- INPUT DATA -
* * * * * * *

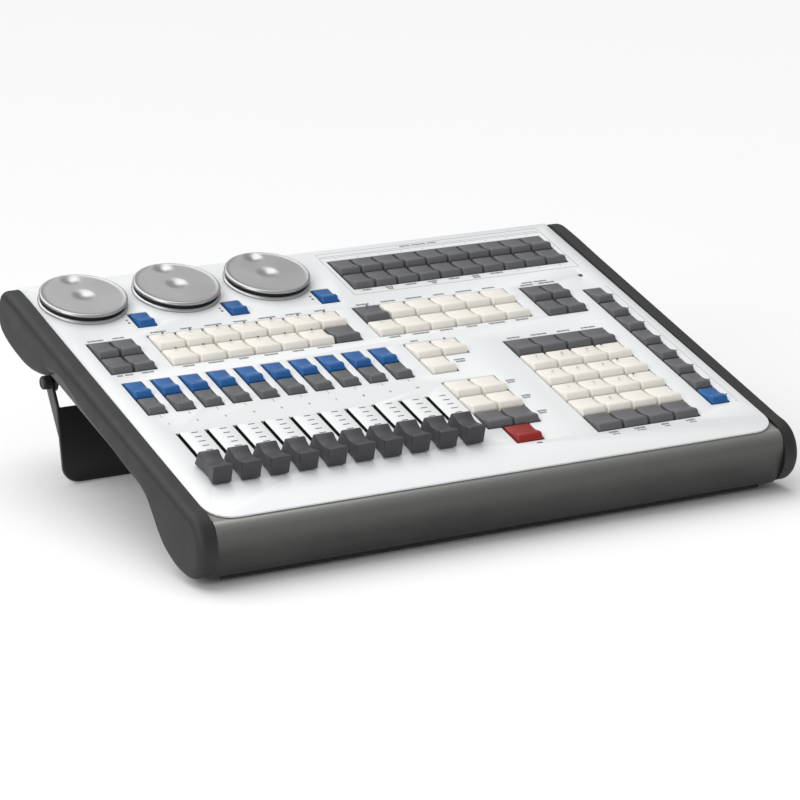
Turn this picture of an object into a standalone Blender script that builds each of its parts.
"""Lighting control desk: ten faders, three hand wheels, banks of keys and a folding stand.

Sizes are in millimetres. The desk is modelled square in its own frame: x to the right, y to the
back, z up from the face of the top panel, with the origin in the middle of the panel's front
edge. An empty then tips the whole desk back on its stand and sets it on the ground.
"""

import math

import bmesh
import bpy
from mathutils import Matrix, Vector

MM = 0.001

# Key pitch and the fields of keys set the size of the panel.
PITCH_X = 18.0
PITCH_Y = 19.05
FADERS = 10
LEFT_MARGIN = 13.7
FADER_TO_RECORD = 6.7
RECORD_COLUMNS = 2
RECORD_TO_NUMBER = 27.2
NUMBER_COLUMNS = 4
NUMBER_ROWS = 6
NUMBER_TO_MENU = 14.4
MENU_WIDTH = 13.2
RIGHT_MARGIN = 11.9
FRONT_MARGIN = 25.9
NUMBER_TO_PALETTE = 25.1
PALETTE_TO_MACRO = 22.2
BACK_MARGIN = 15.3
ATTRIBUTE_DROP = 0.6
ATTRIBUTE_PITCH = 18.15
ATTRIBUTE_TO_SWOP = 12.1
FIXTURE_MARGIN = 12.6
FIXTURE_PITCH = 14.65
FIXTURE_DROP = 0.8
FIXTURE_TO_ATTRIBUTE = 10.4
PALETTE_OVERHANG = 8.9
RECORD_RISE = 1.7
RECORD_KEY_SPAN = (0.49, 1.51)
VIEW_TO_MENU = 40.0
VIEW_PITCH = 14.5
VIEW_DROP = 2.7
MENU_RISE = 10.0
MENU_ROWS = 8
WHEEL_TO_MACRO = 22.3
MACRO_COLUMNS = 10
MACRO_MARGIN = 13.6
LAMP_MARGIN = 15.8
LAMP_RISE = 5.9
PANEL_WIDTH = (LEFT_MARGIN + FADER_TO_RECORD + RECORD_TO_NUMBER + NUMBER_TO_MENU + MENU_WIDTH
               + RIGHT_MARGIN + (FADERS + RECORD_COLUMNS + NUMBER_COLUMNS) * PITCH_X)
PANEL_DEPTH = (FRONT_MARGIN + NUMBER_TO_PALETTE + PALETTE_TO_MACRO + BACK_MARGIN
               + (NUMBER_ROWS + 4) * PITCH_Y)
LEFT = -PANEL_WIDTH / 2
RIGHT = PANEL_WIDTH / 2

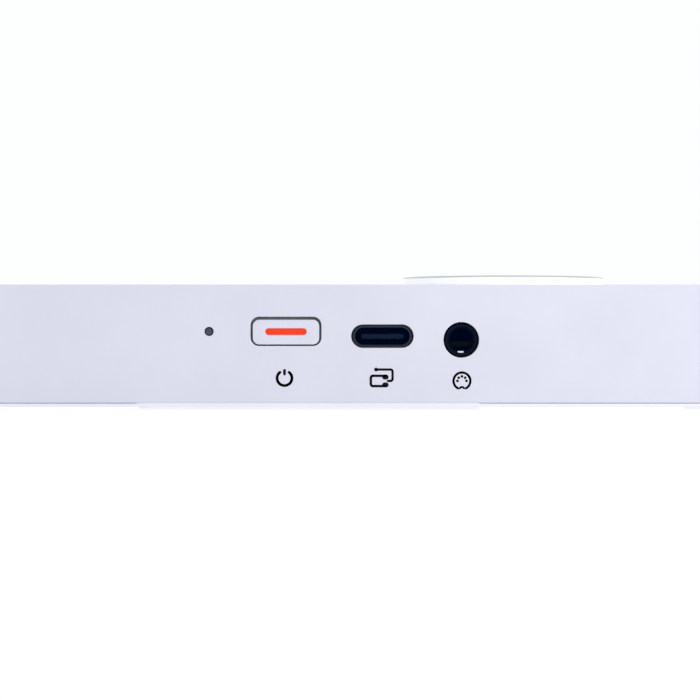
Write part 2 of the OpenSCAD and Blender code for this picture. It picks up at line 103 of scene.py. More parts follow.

* * * * * * *

- DIRECTION -
Extract the complete listing above, reproducing each line exactly.

- RESULT OF THE TASK -
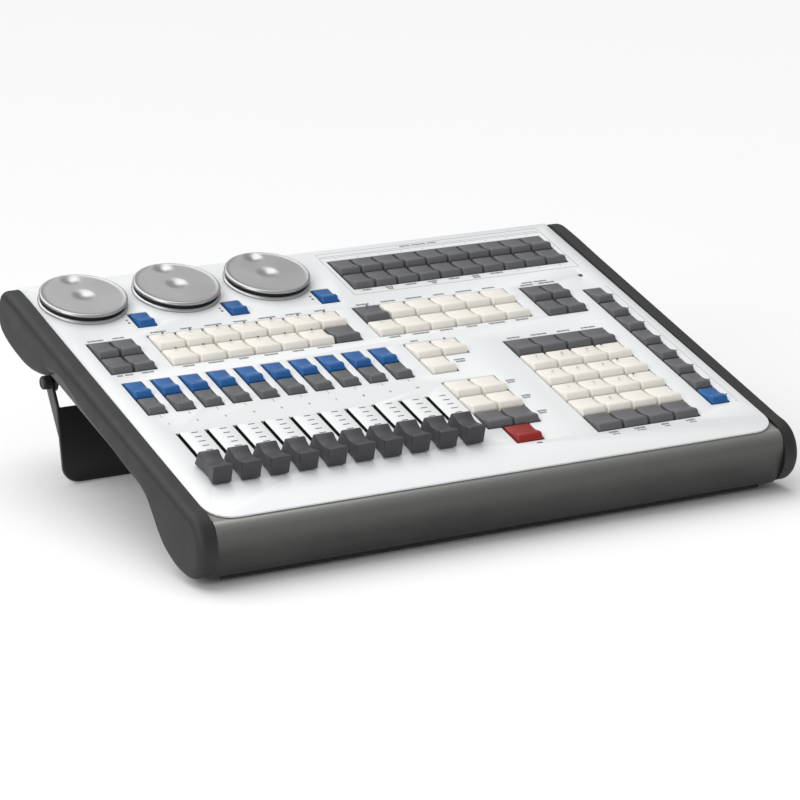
Turn this picture of an object into a standalone Blender script that builds each of its parts.
"""Lighting control desk: ten faders, three hand wheels, banks of keys and a folding stand.

Sizes are in millimetres. The desk is modelled square in its own frame: x to the right, y to the
back, z up from the face of the top panel, with the origin in the middle of the panel's front
edge. An empty then tips the whole desk back on its stand and sets it on the ground.
"""

import math

import bmesh
import bpy
from mathutils import Matrix, Vector

MM = 0.001

# Key pitch and the fields of keys set the size of the panel.
PITCH_X = 18.0
PITCH_Y = 19.05
FADERS = 10
LEFT_MARGIN = 13.7
FADER_TO_RECORD = 6.7
RECORD_COLUMNS = 2
RECORD_TO_NUMBER = 27.2
NUMBER_COLUMNS = 4
NUMBER_ROWS = 6
NUMBER_TO_MENU = 14.4
MENU_WIDTH = 13.2
RIGHT_MARGIN = 11.9
FRONT_MARGIN = 25.9
NUMBER_TO_PALETTE = 25.1
PALETTE_TO_MACRO = 22.2
BACK_MARGIN = 15.3
ATTRIBUTE_DROP = 0.6
ATTRIBUTE_PITCH = 18.15
ATTRIBUTE_TO_SWOP = 12.1
FIXTURE_MARGIN = 12.6
FIXTURE_PITCH = 14.65
FIXTURE_DROP = 0.8
FIXTURE_TO_ATTRIBUTE = 10.4
PALETTE_OVERHANG = 8.9
RECORD_RISE = 1.7
RECORD_KEY_SPAN = (0.49, 1.51)
VIEW_TO_MENU = 40.0
VIEW_PITCH = 14.5
VIEW_DROP = 2.7
MENU_RISE = 10.0
MENU_ROWS = 8
WHEEL_TO_MACRO = 22.3
MACRO_COLUMNS = 10
MACRO_MARGIN = 13.6
LAMP_MARGIN = 15.8
LAMP_RISE = 5.9
PANEL_WIDTH = (LEFT_MARGIN + FADER_TO_RECORD + RECORD_TO_NUMBER + NUMBER_TO_MENU + MENU_WIDTH
               + RIGHT_MARGIN + (FADERS + RECORD_COLUMNS + NUMBER_COLUMNS) * PITCH_X)
PANEL_DEPTH = (FRONT_MARGIN + NUMBER_TO_PALETTE + PALETTE_TO_MACRO + BACK_MARGIN
               + (NUMBER_ROWS + 4) * PITCH_Y)
LEFT = -PANEL_WIDTH / 2
RIGHT = PANEL_WIDTH / 2

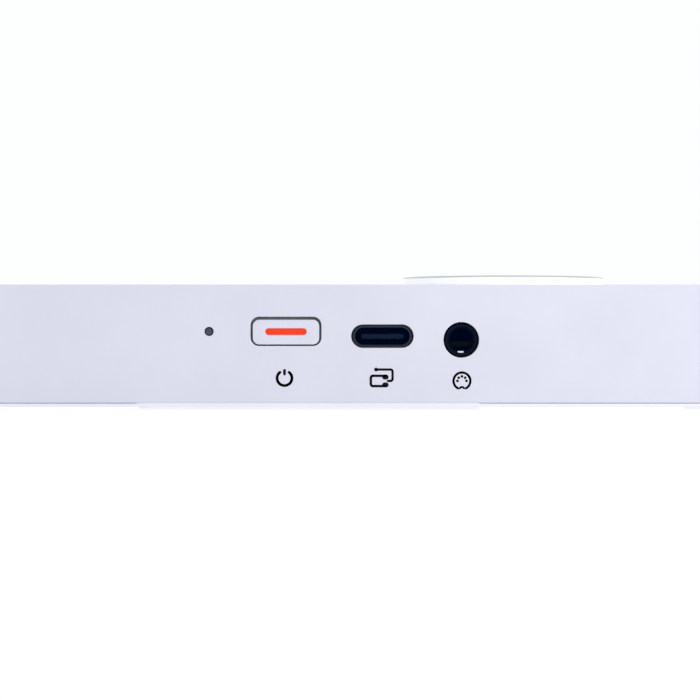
Write part 2 of the OpenSCAD and Blender code for this picture. It picks up at line 103 of scene.py. More parts follow.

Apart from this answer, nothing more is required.